>> Start Source data

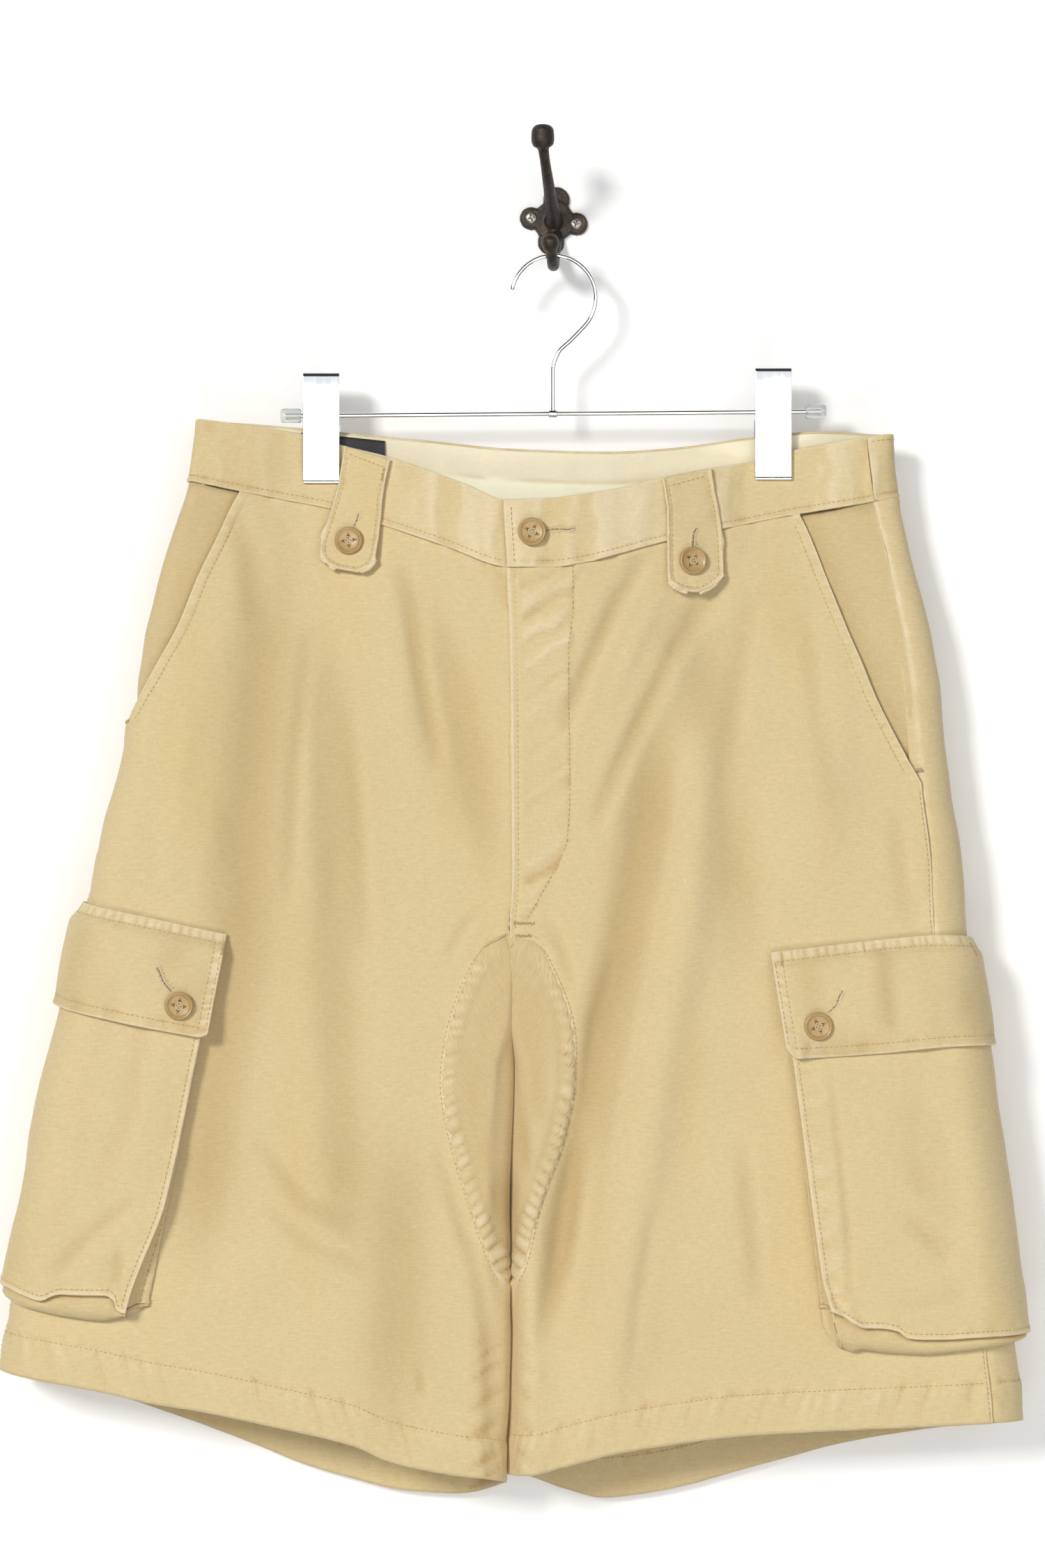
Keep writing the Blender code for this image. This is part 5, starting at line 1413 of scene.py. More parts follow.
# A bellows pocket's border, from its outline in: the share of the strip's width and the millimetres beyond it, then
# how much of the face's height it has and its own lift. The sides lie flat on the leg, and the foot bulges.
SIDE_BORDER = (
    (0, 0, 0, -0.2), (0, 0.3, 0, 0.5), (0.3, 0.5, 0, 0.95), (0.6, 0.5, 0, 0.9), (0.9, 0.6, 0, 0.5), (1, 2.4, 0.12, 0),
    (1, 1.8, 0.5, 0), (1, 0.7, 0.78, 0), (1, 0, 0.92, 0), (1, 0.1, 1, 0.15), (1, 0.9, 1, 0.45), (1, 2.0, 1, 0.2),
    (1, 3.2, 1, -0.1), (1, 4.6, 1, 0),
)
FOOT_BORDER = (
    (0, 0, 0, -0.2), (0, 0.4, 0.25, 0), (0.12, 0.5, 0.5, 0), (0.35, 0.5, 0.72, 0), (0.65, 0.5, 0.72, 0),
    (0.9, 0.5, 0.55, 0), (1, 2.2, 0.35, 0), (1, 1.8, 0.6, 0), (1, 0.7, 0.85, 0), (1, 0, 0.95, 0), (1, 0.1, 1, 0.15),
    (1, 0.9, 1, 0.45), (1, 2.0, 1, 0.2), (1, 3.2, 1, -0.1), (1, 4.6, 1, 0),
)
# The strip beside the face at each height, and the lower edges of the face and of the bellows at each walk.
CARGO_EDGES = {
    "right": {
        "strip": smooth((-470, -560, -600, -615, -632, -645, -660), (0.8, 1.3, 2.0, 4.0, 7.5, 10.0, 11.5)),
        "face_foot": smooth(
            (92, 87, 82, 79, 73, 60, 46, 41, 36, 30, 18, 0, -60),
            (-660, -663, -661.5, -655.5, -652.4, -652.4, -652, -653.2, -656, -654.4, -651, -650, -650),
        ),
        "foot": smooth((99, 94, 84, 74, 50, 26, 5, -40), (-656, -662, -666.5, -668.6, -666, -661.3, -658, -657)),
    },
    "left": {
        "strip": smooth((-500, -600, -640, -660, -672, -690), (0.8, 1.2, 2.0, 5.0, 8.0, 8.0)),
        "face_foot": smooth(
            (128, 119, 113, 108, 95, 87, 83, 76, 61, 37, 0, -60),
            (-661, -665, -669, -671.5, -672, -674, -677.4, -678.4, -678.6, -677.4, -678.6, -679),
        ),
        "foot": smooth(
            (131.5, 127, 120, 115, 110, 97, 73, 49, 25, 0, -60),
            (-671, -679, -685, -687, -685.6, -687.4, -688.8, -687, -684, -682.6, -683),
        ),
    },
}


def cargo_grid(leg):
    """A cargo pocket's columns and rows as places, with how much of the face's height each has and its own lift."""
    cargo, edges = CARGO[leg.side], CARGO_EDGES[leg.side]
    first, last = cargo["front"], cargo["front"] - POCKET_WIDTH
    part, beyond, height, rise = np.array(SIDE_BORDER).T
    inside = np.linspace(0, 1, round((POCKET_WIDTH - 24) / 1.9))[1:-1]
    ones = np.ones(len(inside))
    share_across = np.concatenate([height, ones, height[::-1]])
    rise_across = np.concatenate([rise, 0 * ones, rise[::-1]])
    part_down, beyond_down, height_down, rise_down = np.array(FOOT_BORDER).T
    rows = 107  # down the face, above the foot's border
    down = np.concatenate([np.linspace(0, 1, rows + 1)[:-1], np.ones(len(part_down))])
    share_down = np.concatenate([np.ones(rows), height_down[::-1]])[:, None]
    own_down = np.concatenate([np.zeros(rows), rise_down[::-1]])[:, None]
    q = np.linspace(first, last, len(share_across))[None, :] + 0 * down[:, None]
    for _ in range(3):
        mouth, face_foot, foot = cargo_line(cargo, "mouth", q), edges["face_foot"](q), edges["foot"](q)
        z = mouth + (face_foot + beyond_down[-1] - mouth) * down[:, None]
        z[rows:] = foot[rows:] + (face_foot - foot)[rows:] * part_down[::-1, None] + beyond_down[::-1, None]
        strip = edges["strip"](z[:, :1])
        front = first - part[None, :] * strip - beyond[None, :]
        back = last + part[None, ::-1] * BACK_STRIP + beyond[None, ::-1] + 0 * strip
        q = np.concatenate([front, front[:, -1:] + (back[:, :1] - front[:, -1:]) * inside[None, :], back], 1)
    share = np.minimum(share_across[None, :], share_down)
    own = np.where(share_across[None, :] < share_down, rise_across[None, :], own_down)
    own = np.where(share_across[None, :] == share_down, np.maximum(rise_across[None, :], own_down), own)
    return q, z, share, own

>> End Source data

# What is required
Reproduce the listing in full. Keep it exactly as written.

# Answer to the problem
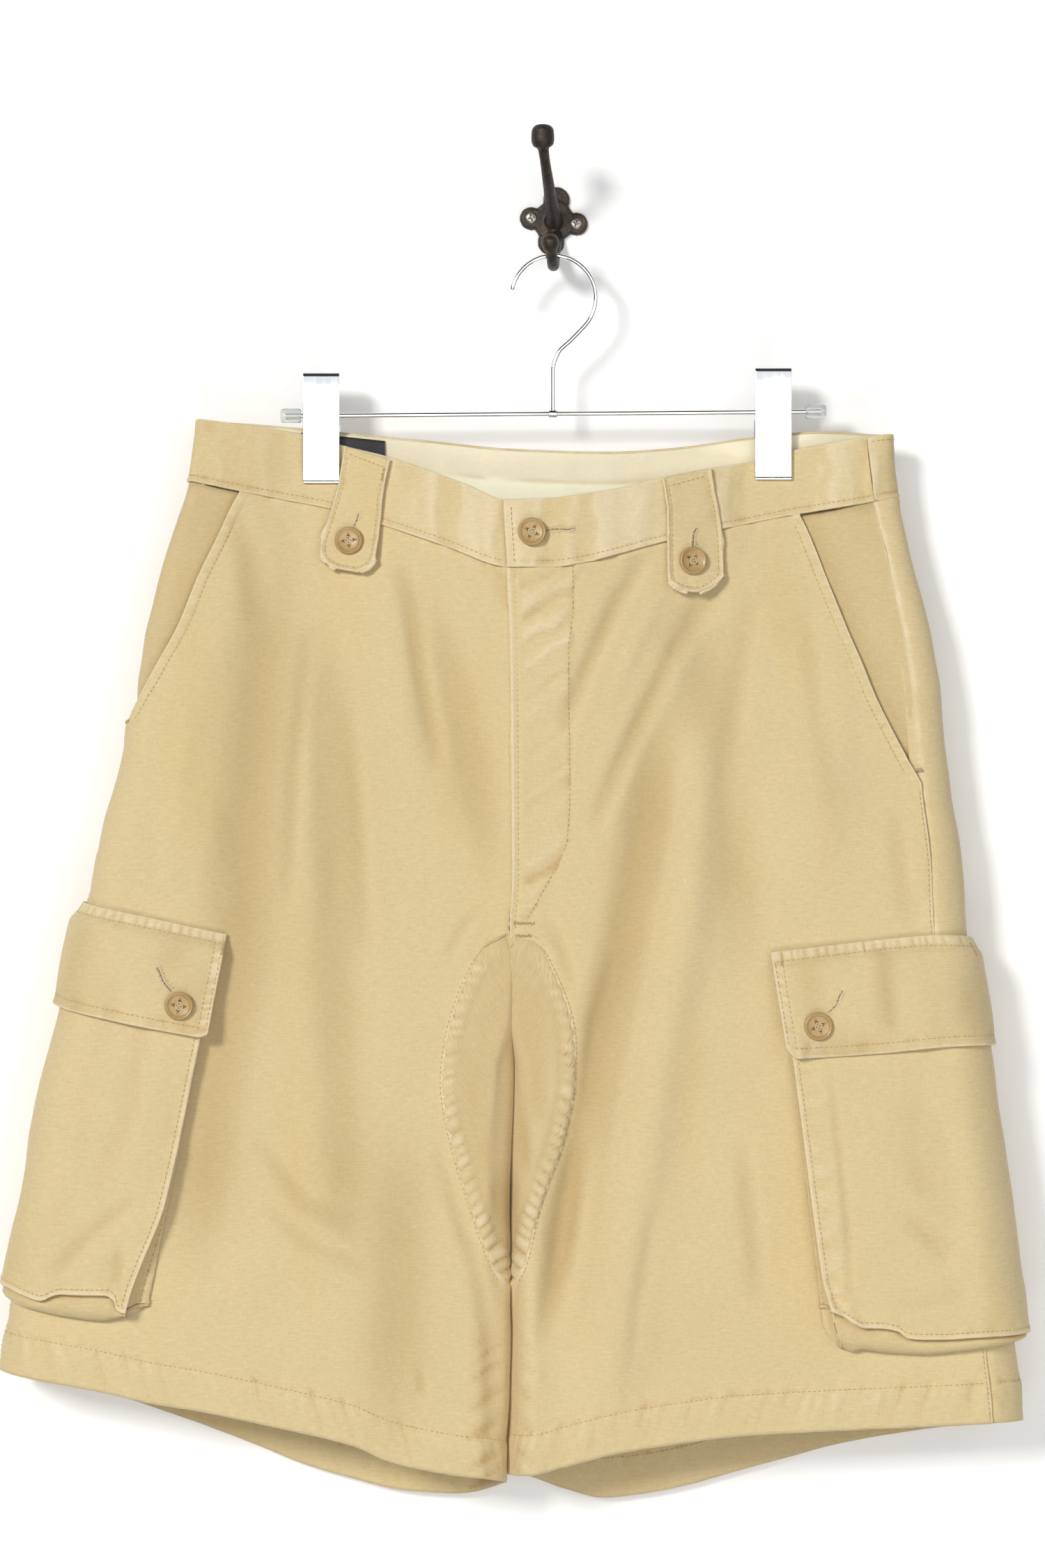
Keep writing the Blender code for this image. This is part 5, starting at line 1413 of scene.py. More parts follow.
# A bellows pocket's border, from its outline in: the share of the strip's width and the millimetres beyond it, then
# how much of the face's height it has and its own lift. The sides lie flat on the leg, and the foot bulges.
SIDE_BORDER = (
    (0, 0, 0, -0.2), (0, 0.3, 0, 0.5), (0.3, 0.5, 0, 0.95), (0.6, 0.5, 0, 0.9), (0.9, 0.6, 0, 0.5), (1, 2.4, 0.12, 0),
    (1, 1.8, 0.5, 0), (1, 0.7, 0.78, 0), (1, 0, 0.92, 0), (1, 0.1, 1, 0.15), (1, 0.9, 1, 0.45), (1, 2.0, 1, 0.2),
    (1, 3.2, 1, -0.1), (1, 4.6, 1, 0),
)
FOOT_BORDER = (
    (0, 0, 0, -0.2), (0, 0.4, 0.25, 0), (0.12, 0.5, 0.5, 0), (0.35, 0.5, 0.72, 0), (0.65, 0.5, 0.72, 0),
    (0.9, 0.5, 0.55, 0), (1, 2.2, 0.35, 0), (1, 1.8, 0.6, 0), (1, 0.7, 0.85, 0), (1, 0, 0.95, 0), (1, 0.1, 1, 0.15),
    (1, 0.9, 1, 0.45), (1, 2.0, 1, 0.2), (1, 3.2, 1, -0.1), (1, 4.6, 1, 0),
)
# The strip beside the face at each height, and the lower edges of the face and of the bellows at each walk.
CARGO_EDGES = {
    "right": {
        "strip": smooth((-470, -560, -600, -615, -632, -645, -660), (0.8, 1.3, 2.0, 4.0, 7.5, 10.0, 11.5)),
        "face_foot": smooth(
            (92, 87, 82, 79, 73, 60, 46, 41, 36, 30, 18, 0, -60),
            (-660, -663, -661.5, -655.5, -652.4, -652.4, -652, -653.2, -656, -654.4, -651, -650, -650),
        ),
        "foot": smooth((99, 94, 84, 74, 50, 26, 5, -40), (-656, -662, -666.5, -668.6, -666, -661.3, -658, -657)),
    },
    "left": {
        "strip": smooth((-500, -600, -640, -660, -672, -690), (0.8, 1.2, 2.0, 5.0, 8.0, 8.0)),
        "face_foot": smooth(
            (128, 119, 113, 108, 95, 87, 83, 76, 61, 37, 0, -60),
            (-661, -665, -669, -671.5, -672, -674, -677.4, -678.4, -678.6, -677.4, -678.6, -679),
        ),
        "foot": smooth(
            (131.5, 127, 120, 115, 110, 97, 73, 49, 25, 0, -60),
            (-671, -679, -685, -687, -685.6, -687.4, -688.8, -687, -684, -682.6, -683),
        ),
    },
}


def cargo_grid(leg):
    """A cargo pocket's columns and rows as places, with how much of the face's height each has and its own lift."""
    cargo, edges = CARGO[leg.side], CARGO_EDGES[leg.side]
    first, last = cargo["front"], cargo["front"] - POCKET_WIDTH
    part, beyond, height, rise = np.array(SIDE_BORDER).T
    inside = np.linspace(0, 1, round((POCKET_WIDTH - 24) / 1.9))[1:-1]
    ones = np.ones(len(inside))
    share_across = np.concatenate([height, ones, height[::-1]])
    rise_across = np.concatenate([rise, 0 * ones, rise[::-1]])
    part_down, beyond_down, height_down, rise_down = np.array(FOOT_BORDER).T
    rows = 107  # down the face, above the foot's border
    down = np.concatenate([np.linspace(0, 1, rows + 1)[:-1], np.ones(len(part_down))])
    share_down = np.concatenate([np.ones(rows), height_down[::-1]])[:, None]
    own_down = np.concatenate([np.zeros(rows), rise_down[::-1]])[:, None]
    q = np.linspace(first, last, len(share_across))[None, :] + 0 * down[:, None]
    for _ in range(3):
        mouth, face_foot, foot = cargo_line(cargo, "mouth", q), edges["face_foot"](q), edges["foot"](q)
        z = mouth + (face_foot + beyond_down[-1] - mouth) * down[:, None]
        z[rows:] = foot[rows:] + (face_foot - foot)[rows:] * part_down[::-1, None] + beyond_down[::-1, None]
        strip = edges["strip"](z[:, :1])
        front = first - part[None, :] * strip - beyond[None, :]
        back = last + part[None, ::-1] * BACK_STRIP + beyond[None, ::-1] + 0 * strip
        q = np.concatenate([front, front[:, -1:] + (back[:, :1] - front[:, -1:]) * inside[None, :], back], 1)
    share = np.minimum(share_across[None, :], share_down)
    own = np.where(share_across[None, :] < share_down, rise_across[None, :], own_down)
    own = np.where(share_across[None, :] == share_down, np.maximum(rise_across[None, :], own_down), own)
    return q, z, share, own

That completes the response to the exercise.